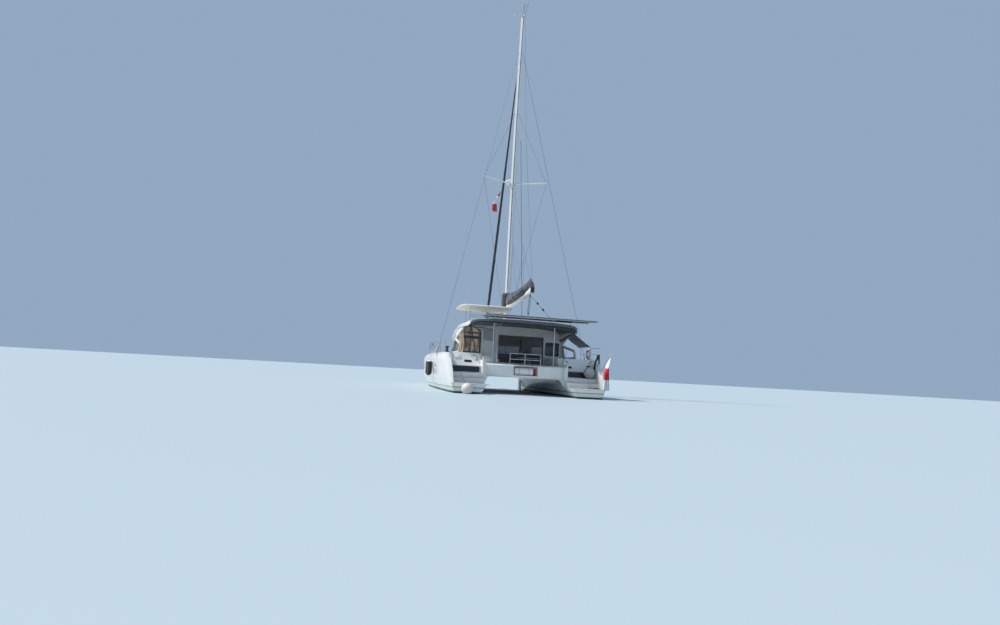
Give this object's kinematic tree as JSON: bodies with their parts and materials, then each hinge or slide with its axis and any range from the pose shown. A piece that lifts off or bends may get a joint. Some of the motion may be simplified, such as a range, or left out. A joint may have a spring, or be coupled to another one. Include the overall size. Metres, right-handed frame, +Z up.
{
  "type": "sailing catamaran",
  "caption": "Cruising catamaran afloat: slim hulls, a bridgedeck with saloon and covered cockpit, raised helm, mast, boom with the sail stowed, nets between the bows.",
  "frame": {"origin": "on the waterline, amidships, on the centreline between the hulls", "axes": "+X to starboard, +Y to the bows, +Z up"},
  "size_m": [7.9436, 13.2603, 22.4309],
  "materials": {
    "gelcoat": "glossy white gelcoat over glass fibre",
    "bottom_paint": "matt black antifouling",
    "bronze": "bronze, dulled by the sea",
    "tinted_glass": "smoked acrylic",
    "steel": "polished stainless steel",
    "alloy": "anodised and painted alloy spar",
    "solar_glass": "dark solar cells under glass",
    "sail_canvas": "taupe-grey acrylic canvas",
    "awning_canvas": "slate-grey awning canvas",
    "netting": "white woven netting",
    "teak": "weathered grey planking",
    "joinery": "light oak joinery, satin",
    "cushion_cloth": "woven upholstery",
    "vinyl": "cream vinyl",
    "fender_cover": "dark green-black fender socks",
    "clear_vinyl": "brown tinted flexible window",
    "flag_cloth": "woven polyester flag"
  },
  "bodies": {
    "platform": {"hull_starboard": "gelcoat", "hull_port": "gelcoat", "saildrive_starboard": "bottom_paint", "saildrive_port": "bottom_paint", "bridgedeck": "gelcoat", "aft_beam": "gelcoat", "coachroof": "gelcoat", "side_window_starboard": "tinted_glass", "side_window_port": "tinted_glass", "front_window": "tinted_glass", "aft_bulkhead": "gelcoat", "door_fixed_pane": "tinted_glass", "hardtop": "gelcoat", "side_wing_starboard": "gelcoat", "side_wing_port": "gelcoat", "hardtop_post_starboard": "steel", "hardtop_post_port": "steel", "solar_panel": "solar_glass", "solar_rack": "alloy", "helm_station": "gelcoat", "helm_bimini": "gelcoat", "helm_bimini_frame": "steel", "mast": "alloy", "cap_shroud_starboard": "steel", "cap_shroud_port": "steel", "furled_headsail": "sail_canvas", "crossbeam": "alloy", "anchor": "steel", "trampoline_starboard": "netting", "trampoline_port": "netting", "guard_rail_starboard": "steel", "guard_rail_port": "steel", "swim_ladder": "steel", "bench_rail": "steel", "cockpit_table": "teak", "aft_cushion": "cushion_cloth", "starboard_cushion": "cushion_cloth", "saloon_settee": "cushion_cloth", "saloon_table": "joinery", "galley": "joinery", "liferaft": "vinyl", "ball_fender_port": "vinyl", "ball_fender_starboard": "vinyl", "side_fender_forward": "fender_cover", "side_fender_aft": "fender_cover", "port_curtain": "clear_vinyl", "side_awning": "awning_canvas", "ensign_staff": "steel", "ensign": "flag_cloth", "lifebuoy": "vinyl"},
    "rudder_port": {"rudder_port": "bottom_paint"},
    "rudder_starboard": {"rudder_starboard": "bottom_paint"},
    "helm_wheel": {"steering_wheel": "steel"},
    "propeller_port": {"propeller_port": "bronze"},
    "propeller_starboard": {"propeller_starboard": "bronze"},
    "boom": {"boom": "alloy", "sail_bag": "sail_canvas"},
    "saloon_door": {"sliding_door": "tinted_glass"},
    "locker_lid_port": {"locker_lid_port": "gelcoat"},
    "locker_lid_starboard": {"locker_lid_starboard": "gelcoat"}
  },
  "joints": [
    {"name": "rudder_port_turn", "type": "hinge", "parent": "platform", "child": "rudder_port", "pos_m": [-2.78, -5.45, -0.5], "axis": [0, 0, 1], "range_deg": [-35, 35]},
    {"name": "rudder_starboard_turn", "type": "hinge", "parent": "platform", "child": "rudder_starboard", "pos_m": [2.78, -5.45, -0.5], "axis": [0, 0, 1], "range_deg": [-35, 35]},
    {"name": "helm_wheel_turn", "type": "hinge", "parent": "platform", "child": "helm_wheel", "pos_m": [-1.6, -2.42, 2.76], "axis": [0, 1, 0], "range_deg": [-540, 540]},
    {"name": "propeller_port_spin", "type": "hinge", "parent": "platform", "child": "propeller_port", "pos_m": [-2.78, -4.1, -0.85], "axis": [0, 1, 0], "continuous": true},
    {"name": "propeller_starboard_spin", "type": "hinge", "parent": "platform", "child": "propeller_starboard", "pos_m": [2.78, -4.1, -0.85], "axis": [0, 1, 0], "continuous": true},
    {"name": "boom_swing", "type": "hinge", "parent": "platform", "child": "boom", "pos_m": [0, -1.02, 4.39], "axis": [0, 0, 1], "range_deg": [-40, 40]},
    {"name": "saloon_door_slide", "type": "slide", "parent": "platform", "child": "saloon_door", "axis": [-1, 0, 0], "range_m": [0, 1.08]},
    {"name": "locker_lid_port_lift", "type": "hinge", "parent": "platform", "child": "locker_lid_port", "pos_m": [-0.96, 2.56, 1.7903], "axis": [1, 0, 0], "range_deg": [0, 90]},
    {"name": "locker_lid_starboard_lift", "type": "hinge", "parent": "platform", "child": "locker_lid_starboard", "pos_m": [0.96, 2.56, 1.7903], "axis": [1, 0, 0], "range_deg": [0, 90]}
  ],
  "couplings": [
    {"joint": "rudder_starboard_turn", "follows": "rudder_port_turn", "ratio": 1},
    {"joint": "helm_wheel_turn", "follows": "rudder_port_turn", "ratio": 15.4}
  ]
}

• **What you will do**: Find the lines with the string "slide" and reproduce them.

• **Output of the exercise**:
Give this object's kinematic tree as JSON: bodies with their parts and materials, then each hinge or slide with its axis and any range from the pose shown. A piece that lifts off or bends may get a joint. Some of the motion may be simplified, such as a range, or left out. A joint may have a spring, or be coupled to another one. Include the overall size. Metres, right-handed frame, +Z up.
    {"name": "saloon_door_slide", "type": "slide", "parent": "platform", "child": "saloon_door", "axis": [-1, 0, 0], "range_m": [0, 1.08]},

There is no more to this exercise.